The one that misses out here is the honest miner because he is forced to be “dishonest” in as far as he has to operate in secret even though he might have well liked to create a dynamic, competitive, mining environment, and thus a decentralized space.

Plenty of miners obviously are cryptonians. Some don’t care, some are inclined towards cheating, but you’d think the majority would rather do the right thing while profiting.

That means they might want to sell asics to the public so that the bedroom CPU guy who competes with botnets (zero chance) or the bedroom GPU guy who competes with vast industrial farm (zero chance there too), can instead be the bedroom asics guy who competes with vast asics industrial miners.
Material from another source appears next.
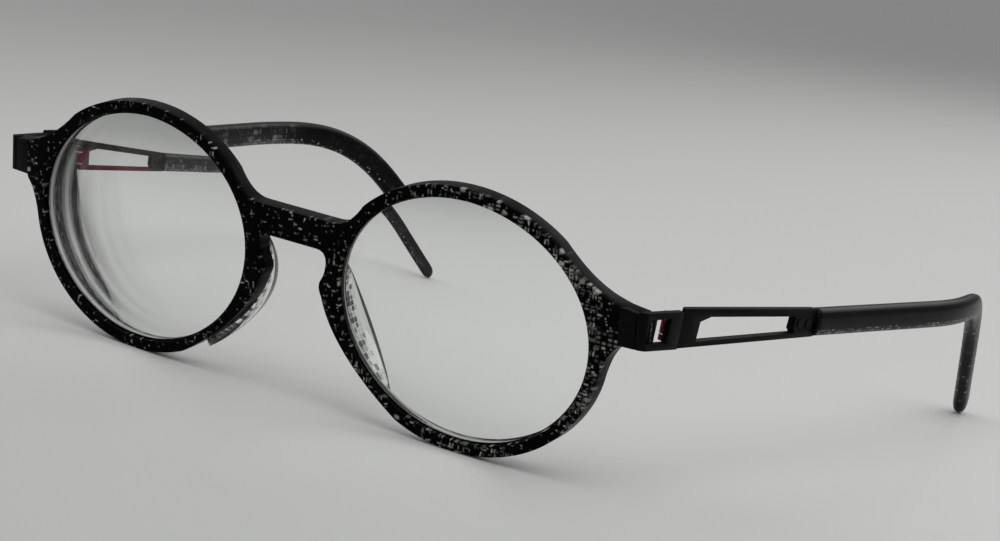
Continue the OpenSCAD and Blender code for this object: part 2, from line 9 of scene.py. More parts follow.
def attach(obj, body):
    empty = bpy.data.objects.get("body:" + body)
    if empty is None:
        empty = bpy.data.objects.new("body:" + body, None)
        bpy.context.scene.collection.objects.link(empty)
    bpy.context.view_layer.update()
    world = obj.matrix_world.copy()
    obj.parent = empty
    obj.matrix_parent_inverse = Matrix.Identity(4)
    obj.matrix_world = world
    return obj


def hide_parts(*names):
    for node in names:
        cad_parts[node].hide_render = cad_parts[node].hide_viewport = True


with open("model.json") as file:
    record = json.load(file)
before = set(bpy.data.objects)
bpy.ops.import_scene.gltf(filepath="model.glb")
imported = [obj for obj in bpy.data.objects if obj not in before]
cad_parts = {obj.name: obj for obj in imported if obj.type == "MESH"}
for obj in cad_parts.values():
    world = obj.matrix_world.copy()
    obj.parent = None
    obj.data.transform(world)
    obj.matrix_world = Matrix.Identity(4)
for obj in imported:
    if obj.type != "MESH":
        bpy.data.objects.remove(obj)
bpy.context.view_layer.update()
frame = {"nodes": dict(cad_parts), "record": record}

There too our little guy has zero chance, but practically speaking, it is almost zero rather than literally zero. If asics producers are instead forced to operate in secret, then the bedroom asics guy wouldn’t exist at all.

In effect, an algo change is sort of government intervention in the free market. It distorts incentives and it forces good guys to be bad.

If you look at bitcoin, they have so many asics producers all competing with any of them at risk of going under. Collectively, if any of them misbehaves, then the entire asics industry is effectively put out of business by a defensive algo change which so far has, and probably for long will, remain just a threat.

The threat itself is probably sufficient to add more incentives for any and all miners to well-behave. So we get a system where $5 billion is moved a day without any problem.

While with these algo changes, imagine you’re buying a house – as now some do with bitcoin – and the hash just plunged 85%. Is any amount of confirmations enough?

If an algorithm that can not be asics-ed is found, then of course we’d love to mine on our laptop. With that however being impossible as far as current knowledge is concerned, buying a day or two of CPU mining while significantly distorting incentives appears to be not very wise.